Dataset records ->
--- --- ---

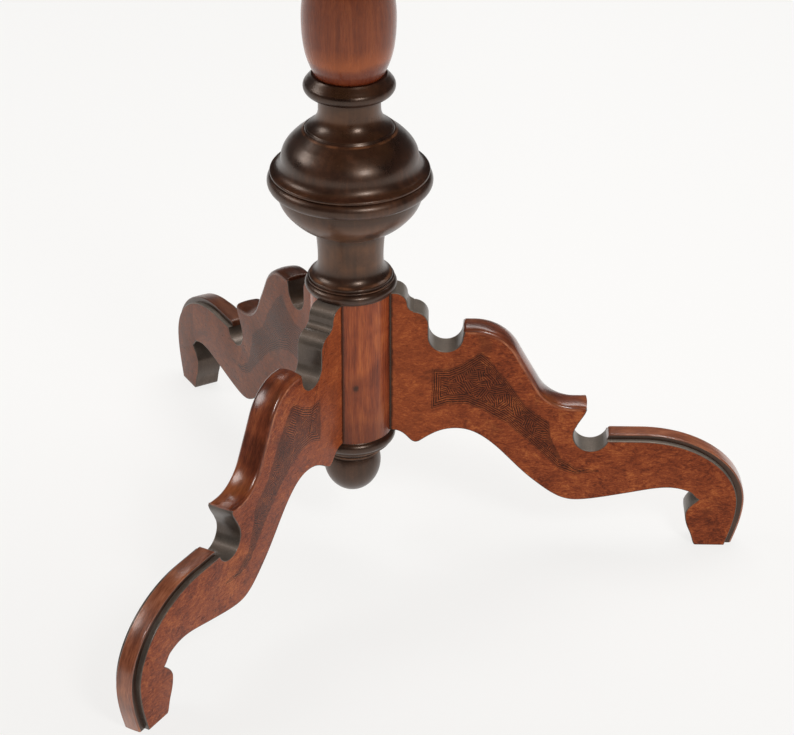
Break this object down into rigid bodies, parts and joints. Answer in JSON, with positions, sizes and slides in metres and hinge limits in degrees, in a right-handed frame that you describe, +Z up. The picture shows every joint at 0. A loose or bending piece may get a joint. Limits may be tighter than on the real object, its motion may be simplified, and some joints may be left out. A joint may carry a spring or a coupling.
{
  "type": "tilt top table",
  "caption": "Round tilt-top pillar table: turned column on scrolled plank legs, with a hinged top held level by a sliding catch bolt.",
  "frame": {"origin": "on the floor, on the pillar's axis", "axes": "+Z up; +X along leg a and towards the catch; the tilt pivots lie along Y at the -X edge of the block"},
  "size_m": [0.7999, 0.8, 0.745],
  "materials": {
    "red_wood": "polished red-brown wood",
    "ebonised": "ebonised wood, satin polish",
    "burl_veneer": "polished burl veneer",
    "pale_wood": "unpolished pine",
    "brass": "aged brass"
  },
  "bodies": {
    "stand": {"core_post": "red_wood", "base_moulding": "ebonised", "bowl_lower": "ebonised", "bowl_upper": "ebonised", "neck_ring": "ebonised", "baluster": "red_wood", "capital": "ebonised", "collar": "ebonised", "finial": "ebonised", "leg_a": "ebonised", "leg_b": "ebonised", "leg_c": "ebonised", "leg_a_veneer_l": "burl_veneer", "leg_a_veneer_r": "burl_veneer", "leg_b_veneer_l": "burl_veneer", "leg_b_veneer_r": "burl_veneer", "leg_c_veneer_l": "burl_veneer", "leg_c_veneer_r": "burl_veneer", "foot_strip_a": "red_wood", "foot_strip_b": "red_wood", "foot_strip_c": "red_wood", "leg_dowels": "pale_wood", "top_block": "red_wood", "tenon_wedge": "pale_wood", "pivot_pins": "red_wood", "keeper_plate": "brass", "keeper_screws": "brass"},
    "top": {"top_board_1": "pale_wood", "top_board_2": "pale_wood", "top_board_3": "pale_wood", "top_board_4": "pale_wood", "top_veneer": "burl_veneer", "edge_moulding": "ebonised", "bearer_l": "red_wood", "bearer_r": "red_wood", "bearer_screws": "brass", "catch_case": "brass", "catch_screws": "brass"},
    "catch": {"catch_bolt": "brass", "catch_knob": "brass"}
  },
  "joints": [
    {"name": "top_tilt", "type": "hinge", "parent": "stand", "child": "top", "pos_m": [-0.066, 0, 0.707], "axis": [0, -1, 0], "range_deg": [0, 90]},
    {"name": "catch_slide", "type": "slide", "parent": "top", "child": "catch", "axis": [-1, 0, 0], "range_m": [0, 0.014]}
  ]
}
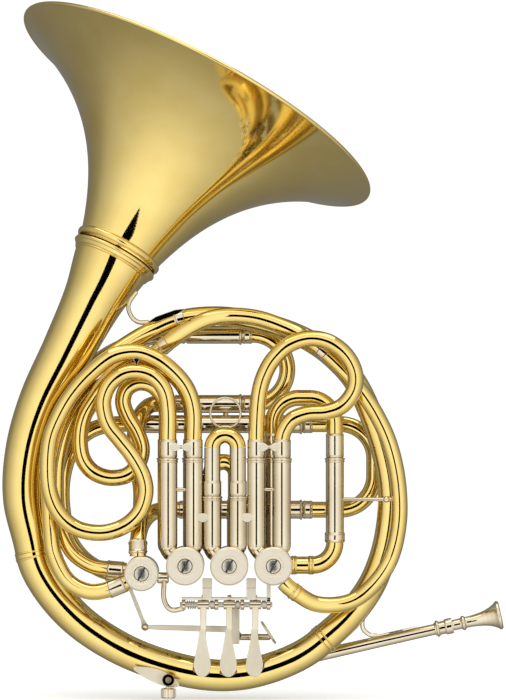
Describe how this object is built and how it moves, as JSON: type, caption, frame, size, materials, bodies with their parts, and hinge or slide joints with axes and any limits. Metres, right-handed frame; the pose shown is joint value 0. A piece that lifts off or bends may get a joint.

--- --- ---

Word for word, write out all of the data above.

Finished task ->
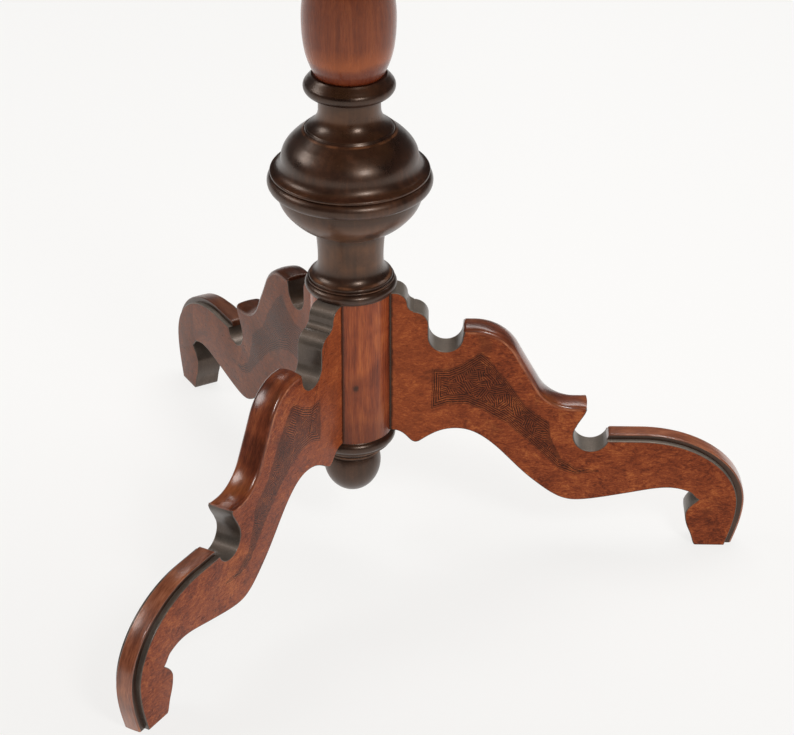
Break this object down into rigid bodies, parts and joints. Answer in JSON, with positions, sizes and slides in metres and hinge limits in degrees, in a right-handed frame that you describe, +Z up. The picture shows every joint at 0. A loose or bending piece may get a joint. Limits may be tighter than on the real object, its motion may be simplified, and some joints may be left out. A joint may carry a spring or a coupling.
{
  "type": "tilt top table",
  "caption": "Round tilt-top pillar table: turned column on scrolled plank legs, with a hinged top held level by a sliding catch bolt.",
  "frame": {"origin": "on the floor, on the pillar's axis", "axes": "+Z up; +X along leg a and towards the catch; the tilt pivots lie along Y at the -X edge of the block"},
  "size_m": [0.7999, 0.8, 0.745],
  "materials": {
    "red_wood": "polished red-brown wood",
    "ebonised": "ebonised wood, satin polish",
    "burl_veneer": "polished burl veneer",
    "pale_wood": "unpolished pine",
    "brass": "aged brass"
  },
  "bodies": {
    "stand": {"core_post": "red_wood", "base_moulding": "ebonised", "bowl_lower": "ebonised", "bowl_upper": "ebonised", "neck_ring": "ebonised", "baluster": "red_wood", "capital": "ebonised", "collar": "ebonised", "finial": "ebonised", "leg_a": "ebonised", "leg_b": "ebonised", "leg_c": "ebonised", "leg_a_veneer_l": "burl_veneer", "leg_a_veneer_r": "burl_veneer", "leg_b_veneer_l": "burl_veneer", "leg_b_veneer_r": "burl_veneer", "leg_c_veneer_l": "burl_veneer", "leg_c_veneer_r": "burl_veneer", "foot_strip_a": "red_wood", "foot_strip_b": "red_wood", "foot_strip_c": "red_wood", "leg_dowels": "pale_wood", "top_block": "red_wood", "tenon_wedge": "pale_wood", "pivot_pins": "red_wood", "keeper_plate": "brass", "keeper_screws": "brass"},
    "top": {"top_board_1": "pale_wood", "top_board_2": "pale_wood", "top_board_3": "pale_wood", "top_board_4": "pale_wood", "top_veneer": "burl_veneer", "edge_moulding": "ebonised", "bearer_l": "red_wood", "bearer_r": "red_wood", "bearer_screws": "brass", "catch_case": "brass", "catch_screws": "brass"},
    "catch": {"catch_bolt": "brass", "catch_knob": "brass"}
  },
  "joints": [
    {"name": "top_tilt", "type": "hinge", "parent": "stand", "child": "top", "pos_m": [-0.066, 0, 0.707], "axis": [0, -1, 0], "range_deg": [0, 90]},
    {"name": "catch_slide", "type": "slide", "parent": "top", "child": "catch", "axis": [-1, 0, 0], "range_m": [0, 0.014]}
  ]
}
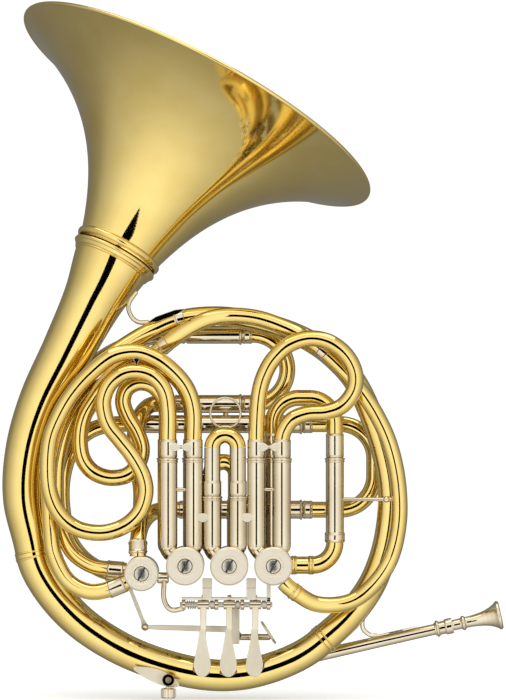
Describe how this object is built and how it moves, as JSON: type, caption, frame, size, materials, bodies with their parts, and hinge or slide joints with axes and any limits. Metres, right-handed frame; the pose shown is joint value 0. A piece that lifts off or bends may get a joint.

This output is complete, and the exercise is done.